>> Begin Material

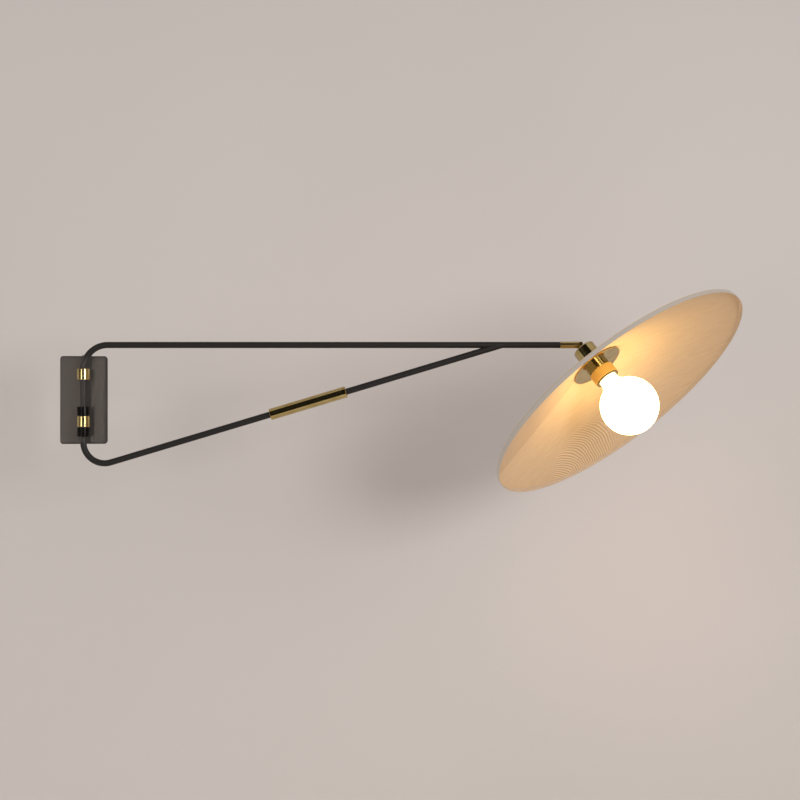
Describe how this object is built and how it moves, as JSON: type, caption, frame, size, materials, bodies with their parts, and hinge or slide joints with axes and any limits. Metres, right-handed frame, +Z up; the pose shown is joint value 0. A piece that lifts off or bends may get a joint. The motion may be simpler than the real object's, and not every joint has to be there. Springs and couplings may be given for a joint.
{
  "type": "pivoting wall lamp",
  "caption": "Wall lamp with a triangular tube arm that swings on a wall plate, a brass grip, and a wide shallow cone shade on a swivelling, tilting knuckle.",
  "frame": {"origin": "middle of the wall cover, on the plane of the wall", "axes": "+Y into the wall, so the lamp stands out towards -Y; +Z up; +X to the right as seen from the room"},
  "size_m": [1.0801, 0.4433, 0.3171],
  "materials": {
    "cover_paint": "matt dark grey-brown powder coat",
    "zinc_steel": "zinc-plated pressed steel",
    "fastener_steel": "bright plated steel screws and nuts",
    "arm_paint": "matt black powder coat on steel tube",
    "collar_black": "black satin turned steel",
    "brass": "polished lacquered brass",
    "nylon": "natural nylon",
    "black_nylon": "black nylon",
    "terminal_white": "moulded polyamide",
    "porcelain": "glazed porcelain",
    "phenolic": "brown moulded phenolic",
    "shade_card": "laminated card with an embossed wood grain, cream white",
    "shade_hoop": "pale grey powder coat on a rolled steel hoop",
    "contact_brass": "plain sprung brass",
    "opal_glass": "opal white glass, lit from inside",
    "cap_metal": "nickel-plated screw cap",
    "cap_glass": "black cap insulator"
  },
  "bodies": {
    "wall_mount": {"wall_cover": "cover_paint", "wall_bracket": "zinc_steel", "cover_screws": "fastener_steel", "terminal_block": "terminal_white", "terminal_screws": "fastener_steel", "earth_screw": "contact_brass", "post_washers": "fastener_steel", "post_nuts": "fastener_steel", "upper_bearing_eye": "brass", "lower_bearing_eye": "brass", "upper_eye_top_bush": "nylon", "upper_eye_bottom_bush": "nylon", "lower_eye_top_bush": "nylon", "lower_eye_bottom_bush": "nylon"},
    "arm": {"upper_stop_collar": "collar_black", "lower_stop_collar": "collar_black", "upper_thrust_washer": "black_nylon", "lower_thrust_washer": "black_nylon", "collar_screws": "fastener_steel", "frame_tube": "arm_paint", "brace_tube": "arm_paint", "brace_spigot": "zinc_steel", "grip_sleeve": "brass", "grip_rear_ring": "brass", "grip_front_ring": "brass", "grip_screw": "fastener_steel", "tip_insert": "contact_brass", "swivel_washer": "black_nylon"},
    "swivel": {"swivel_fitting": "brass", "swivel_screw": "fastener_steel", "knuckle_screw": "brass", "knuckle_washers": "fastener_steel"},
    "head": {"knuckle_tongue": "brass", "tongue_nut": "fastener_steel", "holder_cup": "brass", "lampholder_body": "porcelain", "holder_terminals": "fastener_steel", "holder_contact": "contact_brass", "screw_shell": "contact_brass", "lampholder_skirt": "porcelain", "skirt_lip": "phenolic", "shade_sheet": "shade_card", "rim_hoop": "shade_hoop", "shade_disc": "brass", "clamp_ring": "brass", "bulb_globe": "opal_glass", "bulb_cap": "cap_metal", "bulb_insulator": "cap_glass", "bulb_contact": "fastener_steel"}
  },
  "joints": [
    {"name": "arm_swing", "type": "hinge", "parent": "wall_mount", "child": "arm", "pos_m": [0, -0.046, 0], "axis": [0, 0, 1], "range_deg": [-170, 10]},
    {"name": "head_swivel", "type": "hinge", "parent": "arm", "child": "swivel", "pos_m": [0.78341, -0.18414, 0.088], "axis": [0.9848, -0.1736, 0], "range_deg": [-138, 192]},
    {"name": "head_tilt", "type": "hinge", "parent": "swivel", "child": "head", "pos_m": [0.78341, -0.18414, 0.088], "axis": [0.1547, 0.8775, -0.454], "range_deg": [-57, 38]}
  ]
}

>> End Material

* What you need to do *
Write the data from above out again, exactly.

* Answer below *
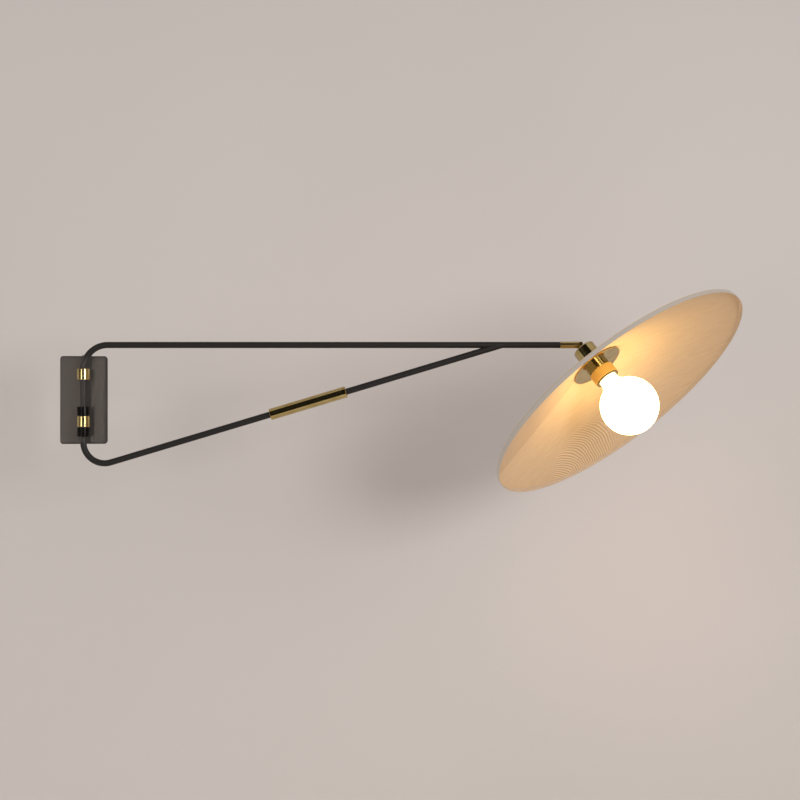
Describe how this object is built and how it moves, as JSON: type, caption, frame, size, materials, bodies with their parts, and hinge or slide joints with axes and any limits. Metres, right-handed frame, +Z up; the pose shown is joint value 0. A piece that lifts off or bends may get a joint. The motion may be simpler than the real object's, and not every joint has to be there. Springs and couplings may be given for a joint.
{
  "type": "pivoting wall lamp",
  "caption": "Wall lamp with a triangular tube arm that swings on a wall plate, a brass grip, and a wide shallow cone shade on a swivelling, tilting knuckle.",
  "frame": {"origin": "middle of the wall cover, on the plane of the wall", "axes": "+Y into the wall, so the lamp stands out towards -Y; +Z up; +X to the right as seen from the room"},
  "size_m": [1.0801, 0.4433, 0.3171],
  "materials": {
    "cover_paint": "matt dark grey-brown powder coat",
    "zinc_steel": "zinc-plated pressed steel",
    "fastener_steel": "bright plated steel screws and nuts",
    "arm_paint": "matt black powder coat on steel tube",
    "collar_black": "black satin turned steel",
    "brass": "polished lacquered brass",
    "nylon": "natural nylon",
    "black_nylon": "black nylon",
    "terminal_white": "moulded polyamide",
    "porcelain": "glazed porcelain",
    "phenolic": "brown moulded phenolic",
    "shade_card": "laminated card with an embossed wood grain, cream white",
    "shade_hoop": "pale grey powder coat on a rolled steel hoop",
    "contact_brass": "plain sprung brass",
    "opal_glass": "opal white glass, lit from inside",
    "cap_metal": "nickel-plated screw cap",
    "cap_glass": "black cap insulator"
  },
  "bodies": {
    "wall_mount": {"wall_cover": "cover_paint", "wall_bracket": "zinc_steel", "cover_screws": "fastener_steel", "terminal_block": "terminal_white", "terminal_screws": "fastener_steel", "earth_screw": "contact_brass", "post_washers": "fastener_steel", "post_nuts": "fastener_steel", "upper_bearing_eye": "brass", "lower_bearing_eye": "brass", "upper_eye_top_bush": "nylon", "upper_eye_bottom_bush": "nylon", "lower_eye_top_bush": "nylon", "lower_eye_bottom_bush": "nylon"},
    "arm": {"upper_stop_collar": "collar_black", "lower_stop_collar": "collar_black", "upper_thrust_washer": "black_nylon", "lower_thrust_washer": "black_nylon", "collar_screws": "fastener_steel", "frame_tube": "arm_paint", "brace_tube": "arm_paint", "brace_spigot": "zinc_steel", "grip_sleeve": "brass", "grip_rear_ring": "brass", "grip_front_ring": "brass", "grip_screw": "fastener_steel", "tip_insert": "contact_brass", "swivel_washer": "black_nylon"},
    "swivel": {"swivel_fitting": "brass", "swivel_screw": "fastener_steel", "knuckle_screw": "brass", "knuckle_washers": "fastener_steel"},
    "head": {"knuckle_tongue": "brass", "tongue_nut": "fastener_steel", "holder_cup": "brass", "lampholder_body": "porcelain", "holder_terminals": "fastener_steel", "holder_contact": "contact_brass", "screw_shell": "contact_brass", "lampholder_skirt": "porcelain", "skirt_lip": "phenolic", "shade_sheet": "shade_card", "rim_hoop": "shade_hoop", "shade_disc": "brass", "clamp_ring": "brass", "bulb_globe": "opal_glass", "bulb_cap": "cap_metal", "bulb_insulator": "cap_glass", "bulb_contact": "fastener_steel"}
  },
  "joints": [
    {"name": "arm_swing", "type": "hinge", "parent": "wall_mount", "child": "arm", "pos_m": [0, -0.046, 0], "axis": [0, 0, 1], "range_deg": [-170, 10]},
    {"name": "head_swivel", "type": "hinge", "parent": "arm", "child": "swivel", "pos_m": [0.78341, -0.18414, 0.088], "axis": [0.9848, -0.1736, 0], "range_deg": [-138, 192]},
    {"name": "head_tilt", "type": "hinge", "parent": "swivel", "child": "head", "pos_m": [0.78341, -0.18414, 0.088], "axis": [0.1547, 0.8775, -0.454], "range_deg": [-57, 38]}
  ]
}